Task inputs
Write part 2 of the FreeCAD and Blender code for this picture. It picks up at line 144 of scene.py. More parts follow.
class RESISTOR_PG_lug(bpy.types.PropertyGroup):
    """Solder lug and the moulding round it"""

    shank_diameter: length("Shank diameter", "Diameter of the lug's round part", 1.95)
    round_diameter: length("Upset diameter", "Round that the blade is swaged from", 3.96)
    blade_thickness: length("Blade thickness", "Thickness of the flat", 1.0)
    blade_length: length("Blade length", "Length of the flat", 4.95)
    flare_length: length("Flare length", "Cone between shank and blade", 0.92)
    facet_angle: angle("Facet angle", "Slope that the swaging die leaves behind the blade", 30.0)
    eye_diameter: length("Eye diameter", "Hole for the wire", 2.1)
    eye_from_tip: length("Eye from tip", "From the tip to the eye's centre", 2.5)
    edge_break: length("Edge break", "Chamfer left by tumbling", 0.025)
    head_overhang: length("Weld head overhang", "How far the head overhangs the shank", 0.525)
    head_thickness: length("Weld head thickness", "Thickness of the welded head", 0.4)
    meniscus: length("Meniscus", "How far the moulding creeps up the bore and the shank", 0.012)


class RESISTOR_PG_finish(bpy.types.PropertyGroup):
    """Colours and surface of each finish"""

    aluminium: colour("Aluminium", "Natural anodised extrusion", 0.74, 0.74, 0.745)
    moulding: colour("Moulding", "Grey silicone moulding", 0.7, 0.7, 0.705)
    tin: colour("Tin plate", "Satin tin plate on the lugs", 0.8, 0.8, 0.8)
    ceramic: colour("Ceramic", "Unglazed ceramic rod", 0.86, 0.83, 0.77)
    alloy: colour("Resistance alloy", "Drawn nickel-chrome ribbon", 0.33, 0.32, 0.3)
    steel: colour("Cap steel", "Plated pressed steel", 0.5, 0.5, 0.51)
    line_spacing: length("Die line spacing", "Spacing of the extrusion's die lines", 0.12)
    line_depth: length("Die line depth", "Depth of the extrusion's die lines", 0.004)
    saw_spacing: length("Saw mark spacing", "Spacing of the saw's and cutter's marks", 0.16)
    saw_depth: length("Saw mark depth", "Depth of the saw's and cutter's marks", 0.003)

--

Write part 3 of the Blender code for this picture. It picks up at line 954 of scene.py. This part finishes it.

Job
Start at the line with "Write part 2" and stop after the line with "lug and the". Repeat exactly the lines in that range.

Output of the task
Write part 2 of the FreeCAD and Blender code for this picture. It picks up at line 144 of scene.py. More parts follow.
class RESISTOR_PG_lug(bpy.types.PropertyGroup):
    """Solder lug and the moulding round it"""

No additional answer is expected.